At the other end of the spectrum, West Texas Intermediate and Brent – from the United States and the United Kingdom, respectively – would yield just 6,000-7,000 barrels of base oil, and Alaska North Slope or Venezuela crude would yield only 3,600-4,000 barrels, she said.

Crude varieties in the Americas and Europe generally have average to poor make-ups for paraffinic base oil production, so refiners import Arab crudes, raising their costs. Asia has waxy crudes that are excellent for making base oils, but supply is limited, so they also supplement with imports from the Middle East. The Middle East, however, has plentiful supply of very good to excellent base oil crudes.

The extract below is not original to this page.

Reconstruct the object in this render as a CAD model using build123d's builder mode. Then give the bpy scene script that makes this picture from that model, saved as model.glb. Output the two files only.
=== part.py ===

Claxton illustrated the impact of crude selection by comparing base oil yields for refineries that use solvent extraction and solvent dewaxing or hydrocracking and hydrodewaxing to process make base oils with viscosity index of 95. Using Murban or Minas crude, which come from the United Arab Emirates and Indonesia, respectively, 15,000 barrels of vacuum gas oil would yield 8,100-13,500 barrels of base oil. Using Arab Light from Saudi Arabia, the same amount of VGO would yield 8,400-10,000 barrels of base oil.

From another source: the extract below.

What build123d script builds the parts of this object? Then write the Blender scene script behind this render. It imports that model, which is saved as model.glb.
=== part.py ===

Hydrocrackers are used to optimize refinery output by exposing vacuum gas oil to extremely high temperature and pressure in the presence of hydrogen and catalysts to crack heavier hydrocarbons into smaller molecules that constitute fuels. Many hydrocrackers can make petrol or diesel, but they are usually designed for one of those.

Units designed for petrol employ more severe conditions to crack very high portions of molecules into petrol. The also recycle initially unconverted “bottoms” or heavy molecules back to the reactor and therefore end up with no heavy molecules, Claxton said. Diesel hydrocrackers, however, use milder conditions and do not recycle bottoms, so they are left with heavy molecules that are sent for further processing.

If coming from a high paraffin crude, those heavy hydrocarbons have chains of at least 20 carbon molecules, a length of base oil.

“It looks like all you need is a dewaxing unit and those unconverted bottoms can be base oil,” Claxton said. “Base oil with a very good viscosity index – 100, 110, 120, even 130.”

Hydrocrackers in the United States are used to make petrol, Claxton said, while those in Europe, the Middle East and Asia are more oriented toward diesel. The Middle East, then is the one region with plentiful local high paraffin crudes and a collection of hydrocrackers oriented toward diesel. The combination, she said, gives the region cost advantages for making base oils.

“In an over-supplied market, they are more cost competitive, and somebody else is making a lot less money,” Claxton said. “And if we ever come to a point where [API] Group III plants are closing, the plants that close won’t be in the Middle East.”